Some demanded answers about why referrals to other medical providers are delayed, why the pharmacy is slow to deliver drug refills and why the phone system doesn’t work as it should.

VA officials seated on a panel at the front of the auditorium tried to hold their ground against the tide of criticism, offering assurances that staff members are working hard to fix the problems.

“It does take a long time, that’s why we’re here,” said Philip Matkovsky, assistant deputy under secretary for health for administrative operations for the Veterans Health Administration in Washington, D.C.

“We need to get faster. Across the country, it takes too long. …I don’t have the answers today,” he said.

One Vietnam War Army veteran, Carson Earnest, wanted to know why video surveillance recordings were “lost” and no one was held accountable in the much-publicized Oct. 22, 2013 ordeal of blind Navy veteran Sandi Niccum. She spent four hours and 45 minutes in the center’s emergency waiting room, slumped and suffering from abdominal pain.

“Who is responsible for Sandi Niccum?” asked Earnest, a retired Chicago police lieutenant. “It was on the video but you lost the video.”

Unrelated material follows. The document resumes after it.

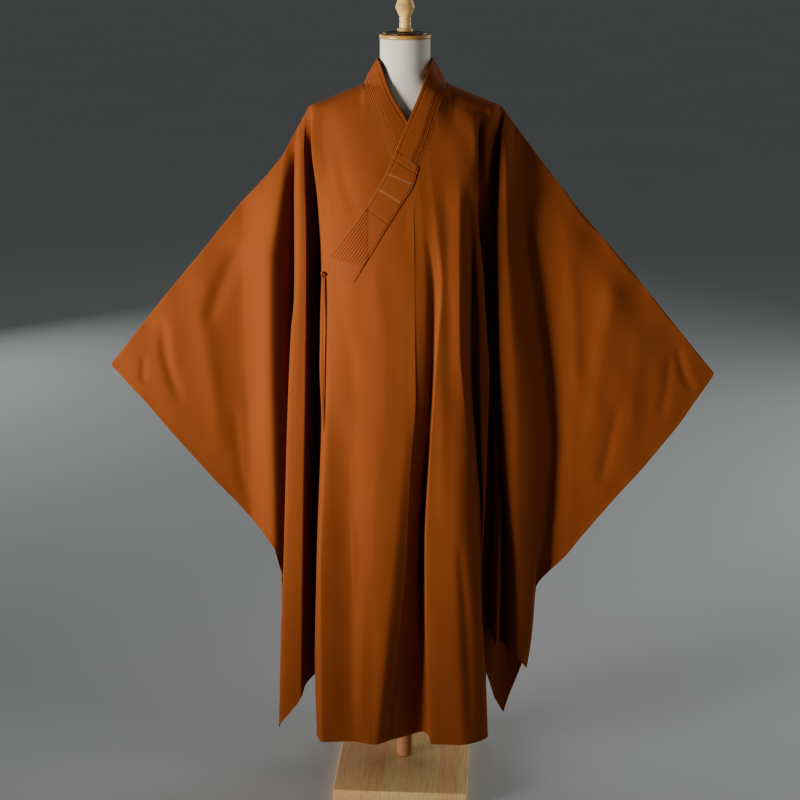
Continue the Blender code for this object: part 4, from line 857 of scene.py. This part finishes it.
def quilted_collar():
    """The stitched lower band: cross seams, then ribs along it from an upright line, then a plain end.

    The ribs are |sin(pi * rows * share across)| ** 0.5, and a cross seam is a shallow groove with a low lip.
    """
    front_start = NAPE_STATIONS - 1
    first, last = front_start + STRIPS_END + STITCHED_AFTER, float(front_start + len(OVER_COLLAR) - 1)
    places = np.concatenate([np.arange(first, last, STITCHED_STEP / ROW_LENGTH), [last]])
    points, distance, width = band_points(OVER_COLLAR, front_y, 1, places, WHOLE_WIDTH, 0.0,
                                          QUILT_ROWS * RIB_COLUMNS + 1, STITCHED_LIFT)
    share = distance / width
    row = (places - front_start)[:, None]
    ribbed = ramp(-points[..., 0], -QUILT_START - QUILT_TURN, -QUILT_START + QUILT_TURN)
    ribbed *= 1 - ramp(row, QUILT_TO - QUILT_FADE, QUILT_TO + QUILT_FADE)
    ribs = props("sizes").quilt_rise * np.abs(np.sin(math.pi * QUILT_ROWS * share)) ** 0.5
    height = band_relief(distance, width, 0.0, TOPSTITCH_IN) * (1 - ribbed)
    height = height + ribbed * (ribs - RIBS_IN)
    thread = np.zeros_like(height)
    for cross, pale, reach in CROSS_ROWS:
        for rise, place in SEAM_SHAPE:
            height = height + rise * np.exp(-((row - cross) / SEAM_REACH - place) ** 2)
        line = np.exp(-((row - cross) / THREAD_HALF) ** 2)
        thread = thread + pale * line * (share > THREAD_IN) * (share < reach)
    points = raised(points, height)
    made = wall("collar_stitched_band", points, BAND_CLOTH, (0.0, -1.0, 0.0), woven("dyed_twill_band"))
    layer = made.data.attributes.new("thread", "FLOAT", "POINT")
    layer.data.foreach_set("value", np.tile(thread.ravel(), 2).astype(np.float32))
    own_piece(made, "collar_twill", "collar_quilted")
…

Niccum, 78, died Nov. 15 at a local hospice after a bout with a colon disorder. A probe by the VA Office of Inspector General, however, found no relationship between the length of Niccum’s wait and her subsequent death.

As Matkovsky was leaving to travel to a town hall meeting in Colorado, he told the Review-Journal he would look into the video surveillance questions and provide the make and model of the recording system. VA officials have said the system automatically erased the recording as it had been programmed to do so after a certain amount of time.

Navy veteran Robert Strain, 68, who served three combat tours in Vietnam, said, “I have called in to try to get pharmacy refills. It was almost an impossibility.”

And John Scaduto, 70, president of Vietnam Veterans of America Chapter 1076, noted the medical center that cost $1 billion to build and staff has been open two years, but problems with its operation persist. “Is it going to take two years to fix the problems?” he asked.

VA Southern Nevada Healthcare System Director Isabel Duff said the local veterans caseload is “going through incredible growth” and Nevada, not just the VA, has a shortage of doctors. She also said the agency is trying to iron out problems with a new phone system by expanding hours and adding six staff members to bring to 20 the number of employees to handle calls.

Said her associate director, Bill Caron: “This is a marathon, not a sprint. But I assure you we will get there.”